What is needed =>
In the listing below, locate the line that contains "GUARD_R = 15" and the line that contains "record = json.load(file)". Restate word for word those two lines and every line between them, and nothing else.
### Source data ###
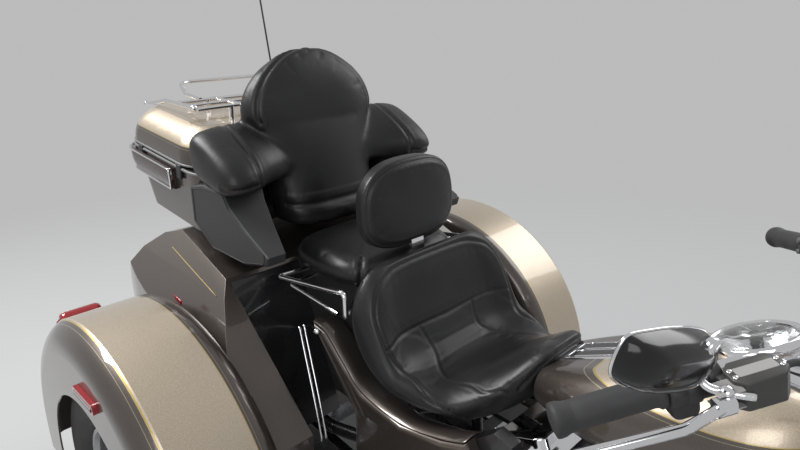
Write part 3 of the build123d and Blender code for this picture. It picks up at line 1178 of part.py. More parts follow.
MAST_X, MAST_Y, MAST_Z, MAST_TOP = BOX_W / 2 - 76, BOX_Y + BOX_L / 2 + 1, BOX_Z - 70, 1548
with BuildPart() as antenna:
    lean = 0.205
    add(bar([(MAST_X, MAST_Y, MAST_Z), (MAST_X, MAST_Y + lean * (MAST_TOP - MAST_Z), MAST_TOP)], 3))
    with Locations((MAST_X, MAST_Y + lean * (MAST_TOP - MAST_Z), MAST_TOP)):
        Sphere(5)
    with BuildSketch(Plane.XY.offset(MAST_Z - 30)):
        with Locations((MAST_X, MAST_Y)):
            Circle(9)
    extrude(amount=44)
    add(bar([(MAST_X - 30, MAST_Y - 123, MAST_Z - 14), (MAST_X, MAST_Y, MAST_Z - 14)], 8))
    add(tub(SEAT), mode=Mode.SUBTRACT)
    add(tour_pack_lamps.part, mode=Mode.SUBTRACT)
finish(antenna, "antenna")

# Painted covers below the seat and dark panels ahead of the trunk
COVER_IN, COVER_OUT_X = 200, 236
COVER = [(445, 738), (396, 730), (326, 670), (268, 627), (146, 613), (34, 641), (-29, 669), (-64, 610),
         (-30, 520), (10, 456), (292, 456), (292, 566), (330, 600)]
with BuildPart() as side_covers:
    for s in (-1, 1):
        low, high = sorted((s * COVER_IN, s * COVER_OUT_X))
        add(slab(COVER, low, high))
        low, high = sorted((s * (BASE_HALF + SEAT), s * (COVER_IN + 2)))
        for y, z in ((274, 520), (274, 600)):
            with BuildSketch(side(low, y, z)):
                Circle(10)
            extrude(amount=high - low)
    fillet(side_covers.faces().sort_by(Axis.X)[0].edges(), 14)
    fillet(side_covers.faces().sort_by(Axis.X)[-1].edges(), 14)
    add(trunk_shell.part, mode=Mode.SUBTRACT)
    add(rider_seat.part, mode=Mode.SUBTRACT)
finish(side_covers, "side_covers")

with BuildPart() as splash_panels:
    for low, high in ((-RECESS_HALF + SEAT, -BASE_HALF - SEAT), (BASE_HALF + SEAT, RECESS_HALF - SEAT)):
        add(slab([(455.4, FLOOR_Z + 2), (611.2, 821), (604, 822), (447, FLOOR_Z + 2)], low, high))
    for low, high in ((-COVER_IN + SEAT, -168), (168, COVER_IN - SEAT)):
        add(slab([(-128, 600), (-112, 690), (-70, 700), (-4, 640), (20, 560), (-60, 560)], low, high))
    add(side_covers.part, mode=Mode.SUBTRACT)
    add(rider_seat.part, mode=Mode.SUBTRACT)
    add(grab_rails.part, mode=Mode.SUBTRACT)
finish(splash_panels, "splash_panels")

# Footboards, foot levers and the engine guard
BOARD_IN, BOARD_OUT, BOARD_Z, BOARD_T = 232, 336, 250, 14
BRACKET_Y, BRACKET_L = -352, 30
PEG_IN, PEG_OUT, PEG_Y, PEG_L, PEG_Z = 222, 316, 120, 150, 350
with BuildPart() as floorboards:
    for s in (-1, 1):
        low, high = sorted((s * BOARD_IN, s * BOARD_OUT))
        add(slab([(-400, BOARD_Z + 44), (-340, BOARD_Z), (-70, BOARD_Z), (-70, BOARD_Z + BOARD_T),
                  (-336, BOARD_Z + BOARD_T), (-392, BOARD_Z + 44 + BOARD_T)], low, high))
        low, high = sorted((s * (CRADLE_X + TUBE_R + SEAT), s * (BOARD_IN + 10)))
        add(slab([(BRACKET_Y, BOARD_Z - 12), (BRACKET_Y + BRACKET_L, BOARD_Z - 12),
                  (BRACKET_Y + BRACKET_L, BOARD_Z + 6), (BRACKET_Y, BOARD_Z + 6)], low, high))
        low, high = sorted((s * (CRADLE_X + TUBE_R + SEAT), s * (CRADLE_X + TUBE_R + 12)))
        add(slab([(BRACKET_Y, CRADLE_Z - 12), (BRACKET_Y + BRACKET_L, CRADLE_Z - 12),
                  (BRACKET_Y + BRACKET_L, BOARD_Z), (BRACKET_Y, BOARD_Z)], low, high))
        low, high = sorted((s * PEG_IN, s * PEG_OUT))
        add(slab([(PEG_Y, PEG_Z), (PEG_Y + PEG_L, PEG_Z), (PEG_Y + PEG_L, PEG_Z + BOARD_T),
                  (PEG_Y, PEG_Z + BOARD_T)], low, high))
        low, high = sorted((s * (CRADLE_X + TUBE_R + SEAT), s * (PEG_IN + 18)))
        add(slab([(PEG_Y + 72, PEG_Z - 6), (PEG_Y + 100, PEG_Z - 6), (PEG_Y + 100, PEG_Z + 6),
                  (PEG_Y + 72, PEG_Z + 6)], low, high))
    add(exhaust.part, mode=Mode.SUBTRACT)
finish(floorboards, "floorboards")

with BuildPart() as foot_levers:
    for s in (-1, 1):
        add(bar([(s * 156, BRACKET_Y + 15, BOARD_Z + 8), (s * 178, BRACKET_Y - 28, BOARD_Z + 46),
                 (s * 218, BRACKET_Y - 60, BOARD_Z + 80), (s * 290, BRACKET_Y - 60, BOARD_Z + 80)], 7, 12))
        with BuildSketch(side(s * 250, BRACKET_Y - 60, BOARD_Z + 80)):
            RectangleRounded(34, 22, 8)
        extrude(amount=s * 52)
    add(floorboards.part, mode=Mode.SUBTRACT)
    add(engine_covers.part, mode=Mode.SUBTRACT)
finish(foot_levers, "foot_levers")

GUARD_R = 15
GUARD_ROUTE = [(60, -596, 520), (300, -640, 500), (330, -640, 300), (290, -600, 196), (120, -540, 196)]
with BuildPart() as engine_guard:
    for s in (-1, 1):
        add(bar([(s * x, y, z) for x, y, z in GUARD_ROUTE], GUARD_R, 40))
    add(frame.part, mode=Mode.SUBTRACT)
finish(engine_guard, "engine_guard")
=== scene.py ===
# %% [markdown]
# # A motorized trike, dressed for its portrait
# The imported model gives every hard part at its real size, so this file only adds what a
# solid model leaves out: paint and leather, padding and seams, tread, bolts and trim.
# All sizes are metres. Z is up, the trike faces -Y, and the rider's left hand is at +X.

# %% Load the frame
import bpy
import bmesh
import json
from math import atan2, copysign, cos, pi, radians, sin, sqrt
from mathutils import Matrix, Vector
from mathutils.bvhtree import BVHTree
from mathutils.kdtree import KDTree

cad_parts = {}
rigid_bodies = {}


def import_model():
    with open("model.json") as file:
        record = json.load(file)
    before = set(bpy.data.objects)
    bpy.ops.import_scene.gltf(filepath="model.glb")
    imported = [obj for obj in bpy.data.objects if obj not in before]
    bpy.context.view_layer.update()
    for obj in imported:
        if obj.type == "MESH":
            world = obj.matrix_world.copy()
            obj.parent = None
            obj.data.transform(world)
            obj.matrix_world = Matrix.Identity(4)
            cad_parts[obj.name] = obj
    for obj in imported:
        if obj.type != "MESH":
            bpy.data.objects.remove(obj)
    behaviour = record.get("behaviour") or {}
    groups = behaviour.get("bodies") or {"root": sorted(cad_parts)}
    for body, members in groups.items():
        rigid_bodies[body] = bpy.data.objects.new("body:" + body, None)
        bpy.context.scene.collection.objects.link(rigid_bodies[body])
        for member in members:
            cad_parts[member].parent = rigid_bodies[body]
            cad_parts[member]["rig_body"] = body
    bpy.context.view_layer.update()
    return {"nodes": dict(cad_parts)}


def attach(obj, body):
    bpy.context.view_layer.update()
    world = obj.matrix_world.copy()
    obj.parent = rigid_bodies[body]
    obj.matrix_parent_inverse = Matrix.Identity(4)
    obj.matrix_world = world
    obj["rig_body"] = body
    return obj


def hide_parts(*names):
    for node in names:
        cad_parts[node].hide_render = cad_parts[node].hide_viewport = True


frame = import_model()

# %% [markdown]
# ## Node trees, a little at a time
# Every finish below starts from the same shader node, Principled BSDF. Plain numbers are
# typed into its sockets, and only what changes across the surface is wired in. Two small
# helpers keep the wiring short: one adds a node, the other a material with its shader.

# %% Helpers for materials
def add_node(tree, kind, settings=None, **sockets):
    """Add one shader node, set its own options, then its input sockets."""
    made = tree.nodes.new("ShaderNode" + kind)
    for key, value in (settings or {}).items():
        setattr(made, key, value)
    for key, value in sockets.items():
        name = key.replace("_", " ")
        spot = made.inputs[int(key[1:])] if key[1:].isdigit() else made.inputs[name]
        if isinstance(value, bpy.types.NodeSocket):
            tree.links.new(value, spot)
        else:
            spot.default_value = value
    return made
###
Response to this task =>
GUARD_R = 15
GUARD_ROUTE = [(60, -596, 520), (300, -640, 500), (330, -640, 300), (290, -600, 196), (120, -540, 196)]
with BuildPart() as engine_guard:
    for s in (-1, 1):
        add(bar([(s * x, y, z) for x, y, z in GUARD_ROUTE], GUARD_R, 40))
    add(frame.part, mode=Mode.SUBTRACT)
finish(engine_guard, "engine_guard")
=== scene.py ===
# %% [markdown]
# # A motorized trike, dressed for its portrait
# The imported model gives every hard part at its real size, so this file only adds what a
# solid model leaves out: paint and leather, padding and seams, tread, bolts and trim.
# All sizes are metres. Z is up, the trike faces -Y, and the rider's left hand is at +X.

# %% Load the frame
import bpy
import bmesh
import json
from math import atan2, copysign, cos, pi, radians, sin, sqrt
from mathutils import Matrix, Vector
from mathutils.bvhtree import BVHTree
from mathutils.kdtree import KDTree

cad_parts = {}
rigid_bodies = {}


def import_model():
    with open("model.json") as file:
        record = json.load(file)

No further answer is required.